The electoral college was an integral part of that federal plan. It made a place for the states as well as the people in electing the president by giving them a say at different points in a federal process and preventing big-city populations from dominating the election of a president.
Abolishing the electoral college now might satisfy an irritated yearning for direct democracy, but it would also mean dismantling federalism. After that, there would be no sense in having a Senate (which, after all, represents the interests of the states), and further along, no sense even in having states, except as administrative departments of the central government. Those who wish to abolish the electoral college ought to go the distance, and do away with the entire federal system and perhaps even retire the Constitution, since the federalism it was designed to embody would have disappeared.

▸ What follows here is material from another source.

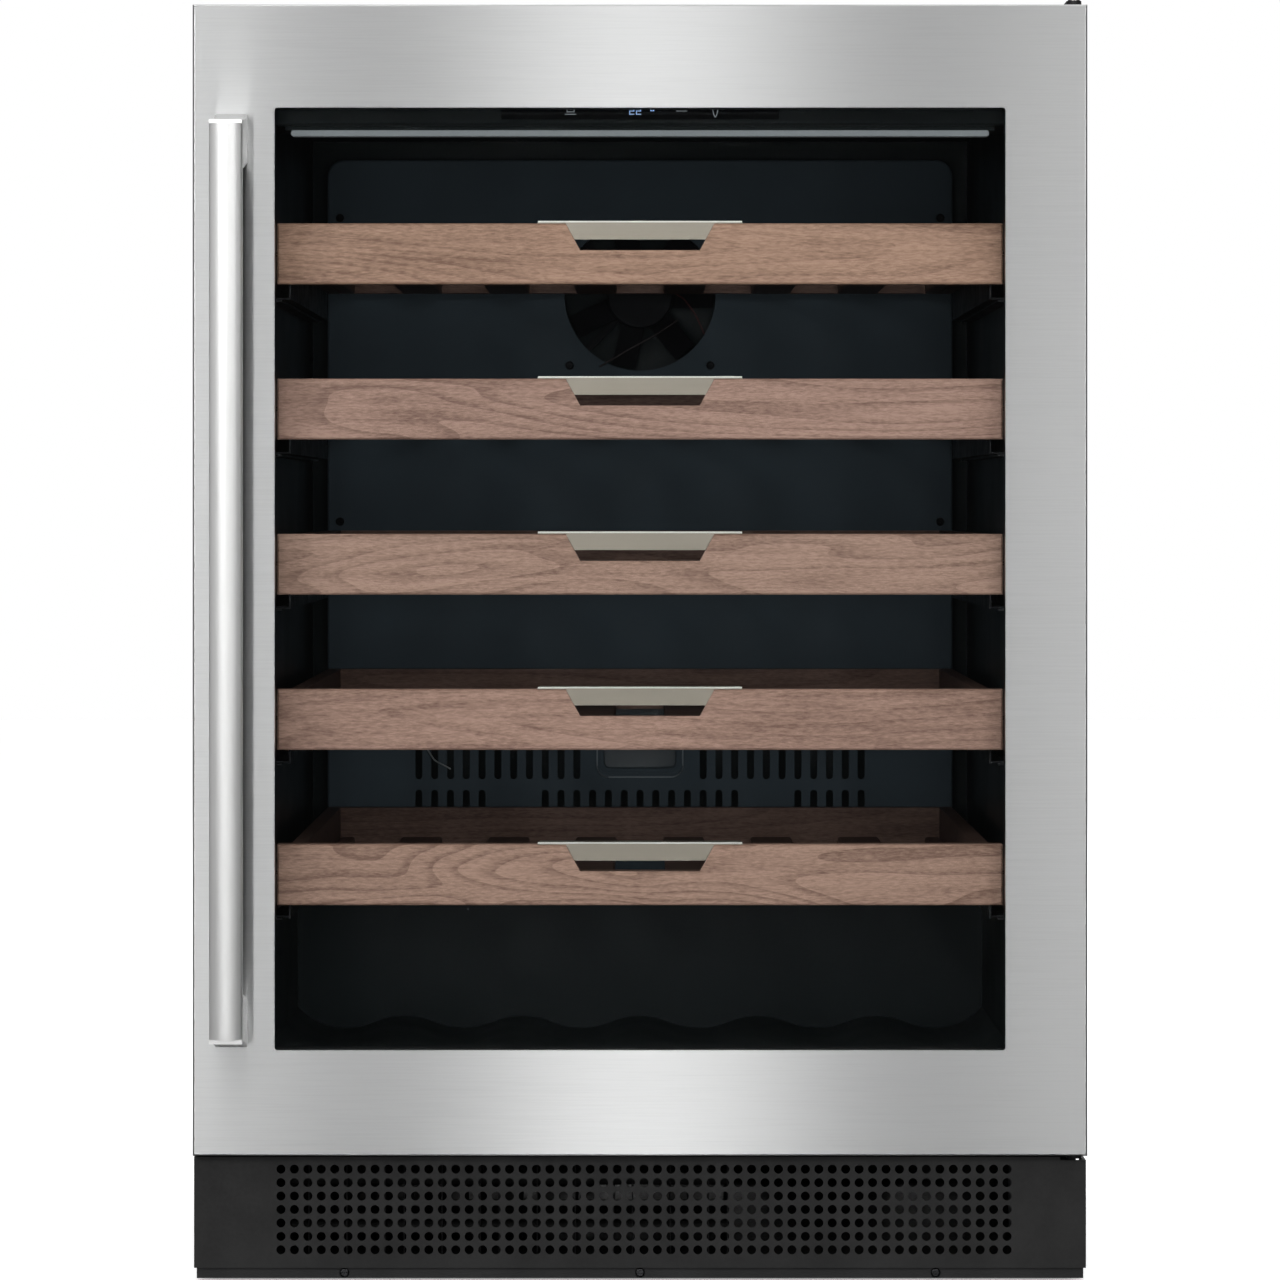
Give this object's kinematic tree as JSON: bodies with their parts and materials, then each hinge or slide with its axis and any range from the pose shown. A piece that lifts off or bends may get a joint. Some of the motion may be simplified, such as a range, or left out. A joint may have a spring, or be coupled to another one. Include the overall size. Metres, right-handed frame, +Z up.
{
  "type": "wine cooler",
  "caption": "Under-counter wine cooler with a framed glass door, a bar handle, roll-out slatted shelves with wood fronts and a perforated toe grille.",
  "frame": {"origin": "middle of the footprint on the floor", "axes": "+Z up, -Y towards the front of the door, +X to the right as seen from the front"},
  "size_m": [0.603, 0.655, 0.868],
  "materials": {
    "black_enamel": "satin",
    "galvanised": "satin",
    "foam": "matte",
    "black_liner": "satin",
    "grille_black": "satin",
    "steel": "satin",
    "zinc": "satin",
    "fan_plastic": "matte",
    "aluminium": "satin",
    "display_gloss": "gloss",
    "circuit_board": "satin",
    "light_diffuser": "satin",
    "rubber": "matte",
    "rubber_foot": "matte",
    "copper": "satin",
    "stainless": "satin",
    "tinted_glass": "gloss",
    "clear_glass": "gloss",
    "frame_plastic": "satin",
    "bush_plastic": "satin",
    "gasket_rubber": "matte",
    "handle_metal": "satin",
    "shelf_wood": "satin",
    "tray_wood": "satin",
    "pull_metal": "satin"
  },
  "bodies": {
    "cabinet": {"outer_case": "black_enamel", "rear_panel": "galvanised", "foam_insulation": "foam", "inner_liner": "black_liner", "base_pan": "black_enamel", "toe_grille": "grille_black", "hinge_brackets": "black_enamel", "hinge_pins": "steel", "slide_rails": "zinc", "duct_cover": "black_liner", "filter_cover": "black_liner", "circulation_fan_housing": "fan_plastic", "evaporator_coil": "aluminium", "control_panel": "black_liner", "display_window": "display_gloss", "control_board": "circuit_board", "light_bar": "light_diffuser", "compressor": "black_enamel", "compressor_mounts": "rubber", "drip_tray": "fan_plastic", "condenser_coil": "aluminium", "condenser_fan_housing": "fan_plastic", "refrigerant_pipes": "copper", "power_inlet": "fan_plastic", "cabinet_screws": "zinc"},
    "door": {"door_skin": "stainless", "outer_glass": "tinted_glass", "inner_glass": "clear_glass", "glass_spacer": "aluminium", "door_inner_frame": "frame_plastic", "door_bushes": "bush_plastic", "door_gasket": "gasket_rubber", "handle_bar": "handle_metal", "handle_brackets": "handle_metal"},
    "shelf_1": {"shelf_1_front": "shelf_wood", "shelf_1_tray": "tray_wood", "shelf_1_pull": "pull_metal", "shelf_1_runners": "zinc"},
    "shelf_2": {"shelf_2_front": "shelf_wood", "shelf_2_tray": "tray_wood", "shelf_2_pull": "pull_metal", "shelf_2_runners": "zinc"},
    "shelf_3": {"shelf_3_front": "shelf_wood", "shelf_3_tray": "tray_wood", "shelf_3_pull": "pull_metal", "shelf_3_runners": "zinc"},
    "shelf_4": {"shelf_4_front": "shelf_wood", "shelf_4_tray": "tray_wood", "shelf_4_pull": "pull_metal", "shelf_4_runners": "zinc"},
    "shelf_5": {"shelf_5_front": "shelf_wood", "shelf_5_tray": "tray_wood", "shelf_5_pull": "pull_metal", "shelf_5_runners": "zinc"},
    "circulation_fan": {"circulation_fan_rotor": "fan_plastic"},
    "condenser_fan": {"condenser_fan_rotor": "fan_plastic"},
    "foot_front_left": {"foot_front_left": "rubber_foot"},
    "foot_front_right": {"foot_front_right": "rubber_foot"},
    "foot_rear_left": {"foot_rear_left": "rubber_foot"},
    "foot_rear_right": {"foot_rear_right": "rubber_foot"}
  },
  "joints": [
    {"name": "door_hinge", "type": "hinge", "parent": "cabinet", "child": "door", "pos_m": [0.294, -0.2575, 0.474], "axis": [0, 0, 1], "range_deg": [0, 110]},
    {"name": "shelf_1_slide", "type": "slide", "parent": "cabinet", "child": "shelf_1", "axis": [0, -1, 0], "range_m": [0, 0.016]},
    {"name": "shelf_2_slide", "type": "slide", "parent": "cabinet", "child": "shelf_2", "axis": [0, -1, 0], "range_m": [0, 0.016]},
    {"name": "shelf_3_slide", "type": "slide", "parent": "cabinet", "child": "shelf_3", "axis": [0, -1, 0], "range_m": [0, 0.016]},
    {"name": "shelf_4_slide", "type": "slide", "parent": "cabinet", "child": "shelf_4", "axis": [0, -1, 0], "range_m": [0, 0.016]},
    {"name": "shelf_5_slide", "type": "slide", "parent": "cabinet", "child": "shelf_5", "axis": [0, -1, 0], "range_m": [0, 0.016]},
    {"name": "circulation_fan_spin", "type": "hinge", "parent": "cabinet", "child": "circulation_fan", "pos_m": [0, 0.265, 0.687], "axis": [0, -1, 0], "continuous": true},
    {"name": "condenser_fan_spin", "type": "hinge", "parent": "cabinet", "child": "condenser_fan", "pos_m": [-0.09, 0.165, 0.0708], "axis": [0, -1, 0], "continuous": true},
    {"name": "foot_front_left_screw", "type": "slide", "parent": "cabinet", "child": "foot_front_left", "axis": [0, 0, -1], "range_m": [0, 0.02]},
    {"name": "foot_front_right_screw", "type": "slide", "parent": "cabinet", "child": "foot_front_right", "axis": [0, 0, -1], "range_m": [0, 0.02]},
    {"name": "foot_rear_left_screw", "type": "slide", "parent": "cabinet", "child": "foot_rear_left", "axis": [0, 0, -1], "range_m": [0, 0.02]},
    {"name": "foot_rear_right_screw", "type": "slide", "parent": "cabinet", "child": "foot_rear_right", "axis": [0, 0, -1], "range_m": [0, 0.02]}
  ]
}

None of that, ironically, is liable to produce a more democratic election system. There are plenty of democracies, like Great Britain, where no one ever votes directly for a head of the government. But more important, the electoral college actually keeps presidential elections from going undemocratically awry because it makes unlikely the possibility that third-party candidates will garner enough votes to make it onto the electoral scoreboard.
Without the electoral college, there would be no effective brake on the number of “viable” presidential candidates. Abolish it, and it would not be difficult to imagine a scenario where, in a field of a dozen micro-candidates, the “winner” only needs 10 percent of the vote, and represents less than 5 percent of the electorate. And presidents elected with smaller and smaller pluralities will only aggravate the sense that an elected president is governing without a real electoral mandate.
The electoral college has been a major, even if poorly comprehended, mechanism for stability in a democracy, something which democracies are sometimes too flighty to appreciate. It may appear inefficient. But the Founders were not interested in efficiency; they were interested in securing “the blessings of liberty.” The electoral college is, in the end, not a bad device for securing that.